Although Schubiger began writing in the 1970s, he did not reach a wide readership until the publication in 1996 of his story collection "Als die Welt noch jung war". Since then he has published a number of other successful children's books.
Today Schubiger lives and works in Zurich as a freelance writer and psychotherapist.
More about Roberto Innocenti:

Roberto Innocenti was born near Florence in 1940 and first came into contact with the world of art at the age of eleven. He began experimenting with colours and paper while working as an assistant in a specialist shop and says that, although he was never able to attend art school, from this point on he was an artist with every fibre of his being.
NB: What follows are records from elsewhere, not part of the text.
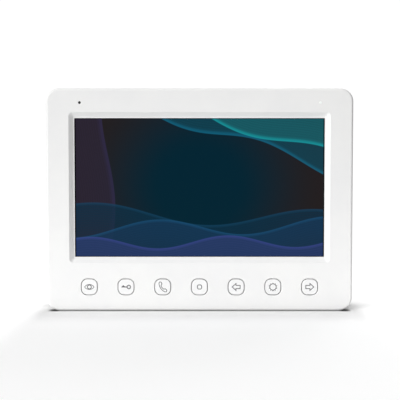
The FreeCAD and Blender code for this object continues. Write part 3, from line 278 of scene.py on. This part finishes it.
def light_guide_acrylic(name):
    """Clear acrylic with the fine grid of white dots that lets the light out."""
    material = Material(name, transmission_weight=0.9, ior=1.49)
    x, _, z = material.axes()
    pitch, dot_radius, solid_radius = 1.2 * MM, 0.28 * MM, 0.22 * MM
    across = x.wrapped(pitch) - pitch / 2
    up = z.wrapped(pitch) - pitch / 2
    dot = (across * across + up * up).smooth(dot_radius**2, solid_radius**2)
    material.set(
        base_color=material.mix(dot, srgb(240, 250, 248), srgb(255, 255, 255)),
        roughness=dot.between(0.05, 0.65),
    )
    return material


def circuit_board(name):
    """Green solder mask over copper: tracks at right angles, and tinned holes."""
    material = Material(name, specular_ior_level=0.5)
    x, _, z = material.axes()
    pitch, wander = 1.27 * MM, material.noise(9.0, detail=1.0) * (4 * MM)
    across = (x + wander).wrapped(pitch) - pitch / 2
    up = (z + wander).wrapped(pitch) - pitch / 2
    columns = material.noise(14.0, detail=1.0).above(0.52)
    rows = material.noise(11.0, detail=1.0, place=material.stretched(1, 1, 1.7)).above(0.54)
    upright = across.abs().smooth(0.2 * MM, 0.15 * MM) * columns
    level = up.abs().smooth(0.2 * MM, 0.15 * MM) * rows
    copper = upright.highest(level)
    via = material.cells(6.5).smooth(0.075, 0.055)
    mask = material.mix(copper, srgb(16, 82, 48), srgb(30, 112, 62))
    material.set(
        base_color=material.mix(via, mask, srgb(196, 190, 170)),
        roughness=material.noise(2.0).between(0.28, 0.4),
        metallic=via,
    )
    return material.bump(copper + via, depth_mm=0.035)


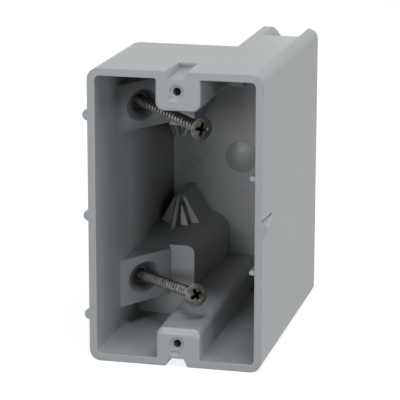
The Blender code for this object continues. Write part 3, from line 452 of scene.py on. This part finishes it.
def shank():
    """The shank: one turn of the thread's profile, spun along a helix and drawn in to the point."""
    turns = int((SCREW_LENGTH - SHANK_START) / PITCH) - 1
    made = spun([(radius, share * PITCH) for radius, share in THREAD_PROFILE], 2 * math.pi * turns,
                THREAD_STEPS * turns, rise=PITCH / THREAD_STEPS)
    top = max(v.co.z for v in made.verts)
    bmesh.ops.translate(made, vec=(0, 0, -top - SHANK_START), verts=made.verts)
    taper = TIP_LENGTH - SCREW_LENGTH
    for vert in made.verts:
        if vert.co.z < taper:
            share = min(1.0, (taper - vert.co.z) / TIP_LENGTH)
            vert.co.x *= 1 - TIP_LOSS * share
            vert.co.y *= 1 - TIP_LOSS * share
    for point in (Vector((0, 0, -SHANK_START)), Vector((0, 0, -SCREW_LENGTH))):
        rim = [e for e in made.edges if e.is_boundary and (e.verts[0].co - point).length < SCREW_LENGTH / 2]
        grown = bmesh.ops.extrude_edge_only(made, edges=rim)
        bmesh.ops.pointmerge(made, verts=[v for v in grown["geom"] if isinstance(v, bmesh.types.BMVert)],
                             merge_co=point)
    bmesh.ops.recalc_face_normals(made, faces=made.faces)
    return made


def head():
    """Flat countersunk head, turned from its half section."""
    made = spun(HEAD_SECTION, 2 * math.pi, HEAD_SIDES, merge=True)
    bmesh.ops.recalc_face_normals(made, faces=made.faces)
    return made


def cross_arm(angle):
    """One wing of the cross recess, narrowing towards its floor."""
    made = block((CROSS_SPAN, CROSS_WIDTH, CROSS_DEPTH))
    bmesh.ops.scale(made, vec=CROSS_FLOOR, verts=[v for v in made.verts if v.co.z < 0])
    ends = [e for e in made.edges if abs(e.verts[0].co.z - e.verts[1].co.z) > CROSS_DEPTH / 2]
    rounded(made, ends, CROSS_CORNER, 2)
    bmesh.ops.translate(made, vec=(0, 0, CROSS_ABOVE - CROSS_DEPTH / 2), verts=made.verts)
    turned(made, angle)
    return made


def cross_heart():
    """The wider middle of the cross recess, where its wings flare together."""
    made = bmesh.new()
    bmesh.ops.create_cone(made, cap_ends=True, segments=HEART_SIDES, radius1=HEART_FLOOR,
                          radius2=HEART_RADIUS, depth=HEART_LENGTH)
    turned(made, 180.0 / HEART_SIDES)
    bmesh.ops.translate(made, vec=(0, 0, HEART_MIDDLE), verts=made.verts)
    return made


def mounting_screw(name, head_place, axis, turn, material):
    """A screw made along Z with its face at the origin, then set in its place."""
    item = to_object(head(), "mounting_screw_%s_detail" % name, material)
    cutters = [cross_arm(0.0), cross_arm(90.0), cross_heart()]
    steps = [(to_object(cutter, "cross", material), "DIFFERENCE") for cutter in cutters]
    steps.append((to_object(shank(), "shank", material), "UNION"))
    combine(item, steps)
    # How deep each point lies in the cross recess, for its painted shade
    recess = item.data.attributes.new("recess", "FLOAT", "POINT")
    for vert, depth in zip(item.data.vertices, recess.data):
        if vert.co.xy.length < RECESS_SHADE_RADIUS and vert.co.z > RECESS_SHADE_FLOOR:
            depth.value = max(0.0, -vert.co.z / CROSS_DEPTH)

    axis = axis.normalized()
    up = (Vector((0, 0, 1)) - axis * axis.z).normalized()
    right = up.cross(axis)
    frame_turn = Matrix((right, up, axis)).transposed().to_4x4()
    spin = Matrix.Rotation(math.radians(turn), 4, "Z")
    item.data.transform(Matrix.Translation(head_place + CORNER) @ frame_turn @ spin)
    smooth(item, SCREW_SHARP)
    return item


pvc = rigid_pvc()
steel = plated_steel()
skin = moulding_skin(pvc)
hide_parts("box_body")
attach(skin, "root")
for name, (head_place, axis, turn) in SCREWS.items():
    screw = mounting_screw(name, head_place, axis, turn, steel)
    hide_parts("mounting_screw_" + name)
    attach(screw, "root")


def seen_directly(tree):
    """1 for rays from the camera, from mirror-like surfaces and through glass."""
    path = add(tree, "ShaderNodeLightPath")
    first = add(tree, "ShaderNodeMath", {0: path.outputs["Is Camera Ray"], 1: path.outputs["Is Glossy Ray"]},
                operation="MAXIMUM")
    return add(tree, "ShaderNodeMath", {0: first.outputs[0], 1: path.outputs["Is Transmission Ray"]},
               operation="MAXIMUM").outputs[0]


def studio_floor():
    """A pale floor that reads as white and keeps a soft shadow of the object."""
    made = bmesh.new()
    bmesh.ops.create_grid(made, x_segments=1, y_segments=1, size=FLOOR_SIZE)
    bmesh.ops.translate(made, vec=(0, 0, -FLOOR_DROP), verts=made.verts)
    paint = empty_material("pale_floor")
    tree = paint.node_tree
    matt = add(tree, "ShaderNodeBsdfDiffuse", {"Color": linear(FLOOR_COLOUR)})
    strength = add(tree, "ShaderNodeMath", {0: seen_directly(tree), 1: FLOOR_GLOW}, operation="MULTIPLY")
    glow = add(tree, "ShaderNodeEmission", {"Color": (1, 1, 1, 1), "Strength": strength.outputs[0]})
    both = add(tree, "ShaderNodeAddShader", {0: matt.outputs[0], 1: glow.outputs[0]})
    add(tree, "ShaderNodeOutputMaterial", {"Surface": both.outputs[0]})
    return to_object(made, "studio_floor", paint)


def studio_world():
    """White surroundings that are seen and mirrored, and that light nothing."""
    world = bpy.data.worlds.new("studio")
    world.use_nodes = True
    tree = world.node_tree
    tree.nodes.clear()
    back = add(tree, "ShaderNodeBackground", {"Color": (1, 1, 1, 1), "Strength": seen_directly(tree)})
    add(tree, "ShaderNodeOutputWorld", {"Surface": back.outputs[0]})
    bpy.context.scene.world = world


def soft_light(name, azimuth, elevation, power, colour="#ffffff", lift=0.0, height=LIGHT_SIZE, glossy=True):
    """A softbox that faces the object. Azimuth 0 is in front of the open face, 90 on the right. One that
    isn't glossy leaves no glare on the top of the box when that is seen from behind."""
    turn, rise = math.radians(azimuth), math.radians(elevation)
    away = Vector((math.sin(turn) * math.cos(rise), -math.cos(turn) * math.cos(rise), math.sin(rise)))
    data = bpy.data.lights.new(name, "AREA")
    data.shape = "RECTANGLE"
    data.size = LIGHT_SIZE
    data.size_y = height
    data.energy = power
    data.color = linear(colour)[:3]
    lamp = bpy.data.objects.new(name, data)
    lamp.location = MIDDLE + away * LIGHT_DISTANCE + Vector((0, 0, lift))
    lamp.rotation_euler = (MIDDLE - lamp.location).to_track_quat("-Z", "Y").to_euler()
    lamp.visible_glossy = glossy
    bpy.context.scene.collection.objects.link(lamp)


def camera():
    data = bpy.data.cameras.new("photo_view")
    data.sensor_width = CAMERA_SENSOR
    data.lens = CAMERA_LENS
    data.clip_start, data.clip_end = CAMERA_CLIP
    item = bpy.data.objects.new("photo_view", data)
    turn = CAMERA_LOOK.to_track_quat("-Z", "Y").to_matrix().to_4x4()
    item.matrix_world = Matrix.Translation(CAMERA_PLACE) @ turn @ Matrix.Rotation(CAMERA_ROLL, 4, "Z")
    bpy.context.scene.collection.objects.link(item)
    bpy.context.scene.camera = item


studio_floor()
studio_world()
soft_light("front_softbox", 0, 0, 1.5, "#f2ffff", lift=LIGHT_LIFT)
soft_light("front_left_softbox", -15, 0, 4.7, "#fffcff", lift=LIGHT_LIFT)
soft_light("front_right_softbox", 45, 0, 4.5, "#f8ffff", lift=LIGHT_LIFT, glossy=False)
soft_light("low_right_softbox", 75, 0, 2.4, lift=LIGHT_LIFT)
soft_light("front_overhead_softbox", 20, 65, 6.1, "#f5ffff")
soft_light("left_overhead_softbox", -35, 55, 2.2)
soft_light("right_overhead_softbox", 75, 65, 6.2)
soft_light("rear_left_softbox", 250, 20, 5.5)
# A low strip, under the level of the box's top, so that it lights the back and leaves no glare on the top
soft_light("rear_strip", 190, 0, 5.0, height=STRIP_HEIGHT)
camera()
bpy.context.scene.view_settings.view_transform = "Standard"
In the late 1950's Innocenti went to Rome to work in a film animation studio, as an illustrator for a magazine and as a designer of posters. At the age of 43 he dedicated himself solely to the illustration of children's books and illustrated the French version of the Cinderella fairytale, Charles Perrault's »Cendrillon« (1983; Eng. »Cinderella«, 1983). This was the starting point of an international career which continued to set standards for the illustration of classic literature. Amongst others Innocenti has illustrated the works of E.T.A Hoffmann, Charles Dickens, Oscar Wilde and Christophe Gallaz. The »New York Times« named him »one of the greatest illustrators of children's books in the world«.